The Environment in Latin America

An Interdisciplinary Approach

 

by | Sep 30, 1998

This issue of the DRCLAS NEWS deals with some of the environmental problems of Latin America, one of the priorities of the David Rockefeller Center for Latin American Studies. The challenges, as evidenced by the diversity of articles in this newsletter, range from promoting environmental education in the Dominican Republic to facilitating dialogue between indigenous groups and oil companies in the Amazons, from pest control in Cuba to traffic control on the Mexican border.

Natural resource degradation is a serious problem all over Latin America. It is an interdisciplinary problem, of great concern to experts in both the natural and social sciences. Here, in the pages of DRCLAS NEWS, you will find the voices of faculty, students, and community members, sociologists, biologists, educators, and theologians.

They share with me the belief that natural resource degradation is not only an ecological and agroproductive problem, but also an economic and social problem. Environmental degradation is a problem shared by both the public and private sector in Latin America. Our continent’s extensive lands with their natural and modified ecosystems hold its immediate future and its long-term destiny. Although the mechanisms of environmental degradation can be analyzed by the hard sciences, the explanation of its low level of perception by the society at large and the reasons why so few steps are taken to solve this problem, must come from the social sciences.

The study of land degradation is therefore a truly interdisciplinary issue and requires the use of social and natural science tools to explain what is happening within different ecosystems and to propose alternative policies.

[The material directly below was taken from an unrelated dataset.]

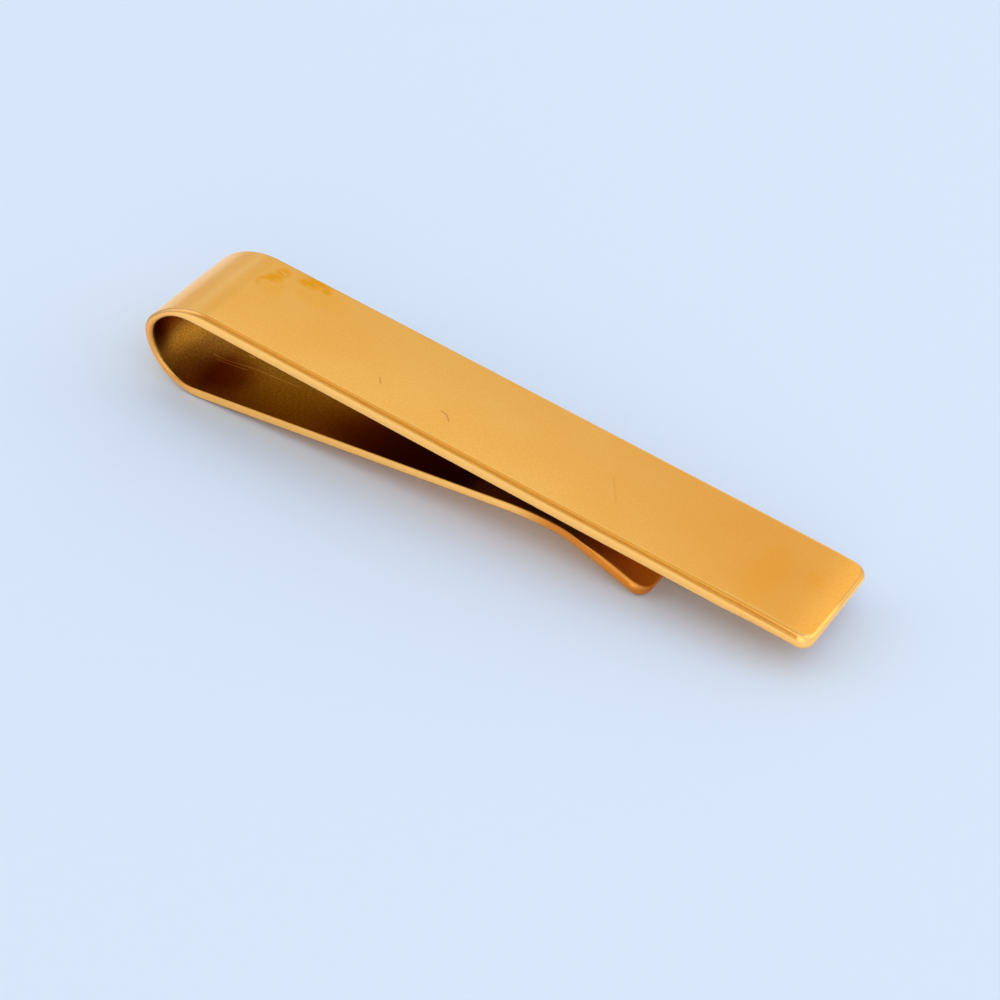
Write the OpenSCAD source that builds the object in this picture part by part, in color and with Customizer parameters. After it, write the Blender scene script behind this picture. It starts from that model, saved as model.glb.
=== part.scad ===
// Tie clip: one strip of gilt spring metal, bent round into a loop.
// The front bar lies over the necktie. The spring bend carries a tongue that rises
// back to the bar, presses the cloth with its crest and turns down in a lead-in lip.
// Built along the strip: x runs along the bar from the outermost point of the bend to
// the free end, and z = 0 is the face of the bar. The finished clip is then set down
// on the table, where it rests on its bend and on the end of its lip.

/* [Strip] */
// Width of the strip
strip_w = 9; // [6:0.5:12]
// Length of the clip along its bar, from the bend's outermost point to the free end
clip_len = 55.2; // [50:0.1:65]

/* [Front bar] */
// Thickness of the bar
bar_t = 1.15; // [0.9:0.05:1.4]
// Corner radius of the bar's free end, seen from the front
bar_corner_r = 1.5; // [0.5:0.1:3]

/* [Spring bend] */
// Outer radius of the bend's shoulder, where the bar turns down
shoulder_r = 6.45; // [5.5:0.05:8]
// How much tighter the shoulder's inner radius is than its outer one
shoulder_tighter = 2.35; // [2.2:0.05:2.5]
// Turn of the shoulder, in degrees
shoulder_turn = 55; // [50:1:60]
// Outer radius of the bend's nose, at the very end of the clip
nose_r = 2.3; // [1.8:0.05:2.8]
// How much tighter the nose's inner radius is than its outer one
nose_tighter = 0.1; // [0:0.05:0.2]
// Turn of the nose, in degrees
nose_turn = 50; // [45:1:55]
// Thickness of the strip at the nose, where forming thins it
nose_t = 0.75; // [0.6:0.05:0.9]
// Outer radius of the bend's belly, which the clip rests on
belly_r = 4.65; // [4.2:0.05:5]

/* [Tongue] */
// Thickness of the tongue
tongue_t = 0.88; // [0.7:0.02:1.1]
// Distance from the bend's outermost point to the top of the crest
crest_x = 35.6; // [31:0.1:38]
// Gap between the top of the crest and the bar
crest_gap = 0.55; // [0.2:0.05:1]
// Lower radius of the crest on the side of the bend
crest_rise_r = 21; // [10:1:30]
// Lower radius of the crest on the side of the lip
crest_fall_r = 6; // [4:0.5:10]
// Slope of the lip, in degrees down from the bar's direction
lip_slope = 16; // [10:1:30]
// Length of the lip
lip_len = 5.8; // [4:0.1:8]
// Corner radius of the lip's end, seen from the front
lip_corner_r = 1.8; // [0.5:0.1:3]

/* [Hidden] */
$fn = 120;

gold_face = [0.92, 0.69, 0.33];
gold_bend = [0.87, 0.62, 0.26];
gold_tongue = [0.83, 0.57, 0.22];
gold_crest = [0.79, 0.53, 0.20];
gold_lip = [0.76, 0.48, 0.17];

// Angles about the arcs' centres, turning from straight up past the outermost point
shoulder_end = 90 + shoulder_turn;
nose_end = shoulder_end + nose_turn;

function toward(angle) = [cos(angle), sin(angle)];

// Centres of the outer arcs, each on the line through the last arc's centre and end
shoulder_c = [nose_r - (shoulder_r - nose_r) * cos(shoulder_end), -shoulder_r];
nose_c = shoulder_c + (shoulder_r - nose_r) * toward(shoulder_end);
belly_c = nose_c + (nose_r - belly_r) * toward(nose_end);

// Centres of the crest's two arcs
crest_under = -bar_t - crest_gap - tongue_t;
rise_c = [crest_x, crest_under - crest_rise_r];
fall_c = [crest_x, crest_under - crest_fall_r];

// The leaf's lower face touches the belly from below and the crest's rising arc from
// above, which gives the angle at which it rises
span = rise_c - belly_c;
leaf_rise = atan2(span.y, span.x) + asin((belly_r + crest_rise_r) / norm(span));
leaf_dir = toward(leaf_rise);
leaf_up = toward(90 + leaf_rise);
leaf_start = belly_c - belly_r * leaf_up;
leaf_len = norm(rise_c + crest_rise_r * leaf_up - leaf_start);
belly_end = 270 + leaf_rise;

// Inner arcs: the shoulder's touches the underside of the bar, the nose's leaves nose_t
// at the outermost point, and the belly's touches the upper face of the leaf
shoulder_hollow_r = shoulder_r - shoulder_tighter;
nose_hollow_r = nose_r - nose_tighter;
hollow_shoulder_c = [
    nose_t + nose_hollow_r - (shoulder_hollow_r - nose_hollow_r) * cos(shoulder_end),
    -bar_t - shoulder_hollow_r
];
hollow_nose_c = hollow_shoulder_c
    + (shoulder_hollow_r - nose_hollow_r) * toward(shoulder_end);
hollow_nose_stop = hollow_nose_c + nose_hollow_r * toward(nose_end);
belly_hollow_r = ((hollow_nose_stop - leaf_start) * leaf_up - tongue_t)
    / (1 + toward(nose_end) * leaf_up);
hollow_belly_c = hollow_nose_stop - belly_hollow_r * toward(nose_end);

// Where the lip starts and where its lower edge ends
lip_dir = toward(-lip_slope);
lip_up = toward(90 - lip_slope);
lip_start = fall_c + crest_fall_r * lip_up;
lip_foot = lip_start + lip_len * lip_dir;

// Resting on the table: the tilt that lays belly and lip foot on one level
foot_span = lip_foot - belly_c;
rest_tilt = atan2(foot_span.y, foot_span.x) + asin(belly_r / norm(foot_span));
rest_min_x = nose_c * toward(rest_tilt) - nose_r;
rest_max_x = clip_len * cos(rest_tilt);
rest_lift = belly_r - belly_c * toward(90 + rest_tilt);

// Turns the clip to its resting tilt, with its middle over the origin
module set_down() {
    translate([-(rest_min_x + rest_max_x) / 2, 0, rest_lift])
        rotate([0, rest_tilt, 0]) children();
}

// Puts a length of strip with its lower face at a point of the side view
module lay_strip(start, slope) {
    translate([start.x, 0, start.y]) rotate([0, slope, 0]) children();
}

// Straight length of strip with one rounded end
module rounded_strip(length, thick, corner_r) {
    linear_extrude(thick) {
        translate([0, -strip_w / 2]) square([length - corner_r, strip_w]);
        translate([0, corner_r - strip_w / 2]) square([length, strip_w - 2 * corner_r]);
        for (side = [-1, 1])
            translate([length - corner_r, side * (strip_w / 2 - corner_r)]) circle(corner_r);
    }
}

// Side view of a curved length of strip, between two angles about a centre
module arc_outline(centre, lower_r, thick, from, to) {
    reach = 2 * (lower_r + thick);
    translate(centre) intersection() {
        difference() {
            circle(lower_r + thick);
            circle(lower_r);
        }
        polygon([
            [0, 0],
            reach * toward(from),
            reach * toward(to)
        ]);
    }
}

// Extrudes a side view over the width of the strip
module across_strip() {
    rotate([90, 0, 0]) linear_extrude(strip_w, center = true) children();
}

// Slice of a disc between two angles about its centre, from half its radius outwards
module disc_slice(centre, r, from, to) {
    reach = 2 * r;
    intersection() {
        translate(centre) circle(r);
        polygon([
            centre + r / 2 * toward(from),
            centre + reach * toward(from),
            centre + reach * toward((from + to) / 2),
            centre + reach * toward(to),
            centre + r / 2 * toward(to)
        ]);
    }
}

// Side view of the bend: its outer arcs less its hollow, which opens between bar and leaf
module bend_outline() {
    reach = 2 * shoulder_r;
    hollow_top = hollow_shoulder_c + shoulder_hollow_r * toward(90);
    hollow_foot = hollow_belly_c - belly_hollow_r * leaf_up;
    difference() {
        union() {
            disc_slice(shoulder_c, shoulder_r, 90, shoulder_end);
            disc_slice(nose_c, nose_r, shoulder_end, nose_end);
            disc_slice(belly_c, belly_r, nose_end, belly_end);
            polygon([
                shoulder_c + shoulder_r * toward(90),
                shoulder_c + shoulder_r * toward(shoulder_end),
                nose_c + nose_r * toward(nose_end),
                leaf_start,
                belly_c
            ]);
        }
        disc_slice(hollow_shoulder_c, shoulder_hollow_r, 90, shoulder_end);
        disc_slice(hollow_nose_c, nose_hollow_r, shoulder_end, nose_end);
        disc_slice(hollow_belly_c, belly_hollow_r, nose_end, belly_end);
        polygon([
            hollow_top,
            hollow_nose_c + nose_hollow_r * toward(shoulder_end),
            hollow_nose_stop,
            hollow_foot,
            hollow_foot + reach * leaf_dir,
            hollow_top + [reach, 0]
        ]);
    }
}

module front_bar() {
    color(gold_face) set_down() lay_strip([shoulder_c.x, -bar_t], 0)
        rounded_strip(clip_len - shoulder_c.x, bar_t, bar_corner_r);
}

module spring_bend() {
    color(gold_bend) set_down() across_strip() bend_outline();
}

module tongue_leaf() {
    color(gold_tongue) set_down() lay_strip(leaf_start, -leaf_rise)
        translate([0, -strip_w / 2, 0]) cube([leaf_len, strip_w, tongue_t]);
}

module grip_crest() {
    color(gold_crest) set_down() across_strip() {
        arc_outline(rise_c, crest_rise_r, tongue_t, 90, 90 + leaf_rise);
        arc_outline(fall_c, crest_fall_r, tongue_t, 90 - lip_slope, 90);
    }
}

module lead_in_lip() {
    color(gold_lip) set_down() lay_strip(lip_start, lip_slope)
        rounded_strip(lip_len, tongue_t, lip_corner_r);
}

front_bar();
spring_bend();
tongue_leaf();
grip_crest();
lead_in_lip();
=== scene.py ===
"""Looks of the tie clip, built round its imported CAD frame."""
import math

import bpy
import numpy as np
from mathutils import Matrix, Vector


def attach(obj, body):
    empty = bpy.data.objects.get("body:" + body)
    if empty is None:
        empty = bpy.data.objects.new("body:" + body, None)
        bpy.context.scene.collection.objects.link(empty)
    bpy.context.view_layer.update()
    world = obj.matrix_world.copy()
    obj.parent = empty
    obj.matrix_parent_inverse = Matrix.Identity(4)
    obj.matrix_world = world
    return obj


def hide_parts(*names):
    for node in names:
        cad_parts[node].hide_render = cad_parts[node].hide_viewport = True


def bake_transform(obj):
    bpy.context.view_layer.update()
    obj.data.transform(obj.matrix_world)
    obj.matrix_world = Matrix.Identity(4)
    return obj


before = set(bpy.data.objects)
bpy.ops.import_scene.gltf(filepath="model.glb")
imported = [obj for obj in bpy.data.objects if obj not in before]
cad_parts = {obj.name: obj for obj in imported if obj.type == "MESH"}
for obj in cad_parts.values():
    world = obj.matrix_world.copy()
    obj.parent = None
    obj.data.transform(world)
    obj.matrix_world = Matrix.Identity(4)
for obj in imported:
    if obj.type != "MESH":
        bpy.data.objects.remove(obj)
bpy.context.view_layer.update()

MM = 0.001

# Sizes of the strip in millimetres, as in the part's source
STRIP_W = 9.0
CLIP_LEN = 55.2
BAR_T = 1.15
SHOULDER_R, SHOULDER_TIGHTER, SHOULDER_TURN = 6.45, 2.35, 55.0
NOSE_R, NOSE_TIGHTER, NOSE_TURN, NOSE_T = 2.3, 0.1, 50.0, 0.75
BELLY_R = 4.65
TONGUE_T = 0.88
CREST_X, CREST_GAP, CREST_RISE_R, CREST_FALL_R = 35.6, 0.55, 21.0, 6.0
LIP_SLOPE, LIP_LEN = 16.0, 5.8

# Edges: each eases over from its face by a small radius, and from some angle on a slow crown
# takes it to mid thickness. Both sets give that radius and angle, and a share of 0 to 1 leads
# from the sharp set to the rounded one
SHARP = (0.08, 80.0)
ROUNDED = (0.45, 62.0)
EASE_LIMIT_SHARE = 0.48
# Outer face: the share that its edges have everywhere, the span of x where buffing brings the
# near edge to 1, the share of that which the far edge keeps, and how far down the bend it goes
OUTER_SHARE = 0.5
BAR_ROUNDED_OVER, BAR_FAR_SHARE = (0.3, 7.0), 0.45
BEND_TOP = 4.0
# More rounding over a span of x near the bar's free end, of its face and of its underside
ROUNDER_OVER, ROUNDER_SHARE = (44.0, 51.0), 0.35
UNDERSIDE_OVER, UNDERSIDE_SHARE = (48.5, 51.0), 0.40
# Inner face of the bend's nose, over a span of x, and of the lip, over a span of its length
NOSE_INNER_SHARE, NOSE_INNER_OVER = 0.7, (1.5, 4.0)
LIP_ROUNDED_OVER = (0.0, 2.5)
# Ends: length of the rounded part, corner radii of the outer and inner face, easing of the end
# edge, and how much farther the inner face reaches than the outer
BAR_TIP = dict(length=2.0, outer=1.25, inner=0.75, ease=0.30, lean=0.0)
LIP_TIP = dict(length=2.8, outer=0.75, inner=1.6, ease=0.12, lean=0.22)
# Buffing leaves the face a little crowned across, and falling away at the bar's free end
CROWN = 0.045
DROOP_FROM, DROOP = 50.0, 0.20

# Fineness of the meshes
COLUMNS = 14
TIP_STEPS = 10
FLAT_STEP = 1.2
CURVE_STEP = 0.3
TANGENT_STEP = 1e-4
# Unrolled strip that the materials are laid on: millimetres for one unit, how far the inner
# face lies to the side of the outer one, and what each level of an edge adds across
TEXTURE_MM = 10.0
INNER_SHIFT = 2 * STRIP_W
EDGE_TEXTURE_STEP = 0.08
# Angle from the inner face where the brown of the inside, partly a browned finish and partly
# painted shade, has faded out
INSIDE_FADE = 80.0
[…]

Most published works on rural sociology deem the ecological environment as a more or less passive and static backdrop to the processes of change in the use of the land. For example, in my native country, Argentina, one of the most worrisome issues is soil degradation in the rich pampa region. Although many are aware of the problem and its gravity, little is being done to resolve it, even though it threatens the country’s major source of export earnings. Soil erosion has often been called the “quiet crisis” because its effects often appear removed in time from the acts that have caused them. And these actions are not necessarily restricted to the technology and behavior of the farmer, but can also be found in macro-economic government policies and in international commodity prices.

One problem that muddies an interdisciplinary vision of the degradation of natural resources arises from the fact that in Latin America, an invisible barrier stretches between the efforts of research and monitoring in the agricultural sector and those of urban planners, who–because of their training–scarcely perceive the ecological imprint of the vast transformation of the landscape hastened by the growth of mega-cities such as Mexico, Sao Paulo, and Buenos Aires.

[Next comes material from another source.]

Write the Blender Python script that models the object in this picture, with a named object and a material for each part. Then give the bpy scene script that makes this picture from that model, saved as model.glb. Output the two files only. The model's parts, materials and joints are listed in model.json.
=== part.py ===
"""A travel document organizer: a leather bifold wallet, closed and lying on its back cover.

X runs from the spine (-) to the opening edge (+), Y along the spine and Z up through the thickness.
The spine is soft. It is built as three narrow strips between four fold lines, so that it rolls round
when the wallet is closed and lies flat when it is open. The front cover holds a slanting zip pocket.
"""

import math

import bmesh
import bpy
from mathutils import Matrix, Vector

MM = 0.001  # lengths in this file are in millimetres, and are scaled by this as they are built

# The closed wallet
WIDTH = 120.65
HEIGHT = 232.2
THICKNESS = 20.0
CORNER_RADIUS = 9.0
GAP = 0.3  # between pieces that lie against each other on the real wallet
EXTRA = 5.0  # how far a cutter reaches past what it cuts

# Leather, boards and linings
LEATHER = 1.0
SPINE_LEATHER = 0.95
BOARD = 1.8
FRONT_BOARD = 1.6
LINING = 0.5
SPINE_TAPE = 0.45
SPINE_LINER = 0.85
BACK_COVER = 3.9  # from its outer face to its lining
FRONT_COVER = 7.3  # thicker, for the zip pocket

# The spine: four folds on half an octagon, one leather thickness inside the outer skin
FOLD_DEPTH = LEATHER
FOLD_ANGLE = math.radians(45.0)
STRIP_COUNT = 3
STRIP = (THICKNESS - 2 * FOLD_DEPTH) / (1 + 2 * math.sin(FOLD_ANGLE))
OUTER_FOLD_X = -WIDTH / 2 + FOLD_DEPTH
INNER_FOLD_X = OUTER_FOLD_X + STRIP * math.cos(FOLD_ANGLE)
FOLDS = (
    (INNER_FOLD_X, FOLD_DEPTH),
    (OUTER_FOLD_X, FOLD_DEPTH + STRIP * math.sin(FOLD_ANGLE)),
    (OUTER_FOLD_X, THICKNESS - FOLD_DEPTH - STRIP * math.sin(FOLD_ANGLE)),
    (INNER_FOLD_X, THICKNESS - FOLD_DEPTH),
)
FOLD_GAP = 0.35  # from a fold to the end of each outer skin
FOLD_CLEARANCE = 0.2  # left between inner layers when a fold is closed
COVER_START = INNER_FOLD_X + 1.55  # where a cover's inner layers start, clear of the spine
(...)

Many of the authors in this issue of DRCLAS NEWS are concerned with breaking down those barriers, in understanding how the rural is linked to the urban, how the national links to the international, in building bridges, rather than barriers.

In the environmental field, we generally find two dominant academic visions. The “eco-geographical innocents” who assume that Latin America’s large reservoirs of potentially arable land means that resource degradation and in particular soil erosion can be dismissed, seem not to realize that soil erosion is taking place in the best lands, and that as agriculture expands into new areas it will encounter increasingly greater constraints, and even more fragile lands.

The “technological optimists,”on the other hand, who rely on an impressive array of technical solutions to counter the loss of biological diversity, soil erosion, nutrient loss, and water and soil contamination, do not realize that many of the technological solutions imply new and often costlier problems.

These “ecogeographical innocents” and the “technological optimists” each make strong academic arguments, but often do not hear the other’s point of view. This newsletter explores many different ways of seeing, studying, changing, and preserving the environment at Harvard and beyond. Here are the voices of a recent Kennedy School graduate involved with a natural reserve in Colombia, an Harvard undergraduate studying binational systems who experiences the reality of Mexican border traffic, a librarian who learns of the intriguing history of Harvard in a Cuban botanical garden, and an Argentine artist who finds the comfort of home in the raw materials from her native Pampas.

I applaud the DRCLAS efforts to initiate an interdisciplinary dialogue to develop more integrated solutions to the problem of resource degradation involving historians, educators theologians, sociologists, political scientists, economists, as well as natural scientists. Societies that do not husband their resources are societies that jeopardize their own wealth and blockade their own future.

Here, in these pages of DRCLAS NEWS, are the voices of some who are seeking these solutions and even perhaps the embryonic theme of a future InterAmerican conference on these issues.

Fall 1998

 

Jorge Morello is professor in the Centro de Estudios Avanzados of the University of Buenos Aires, and Emeritus professor of ecology of the Faculty of Natural Sciences. He was director of National Parks of Argentina from 1983-1989, and has held many other positions in and out of government. He was the Robert F. Kennedy Visiting Professor at Harvard in the Spring of 1995, and a participant in the DRCLAS conference on the future of the Paraná-Paraguay Hidrovi­a Waterway Project.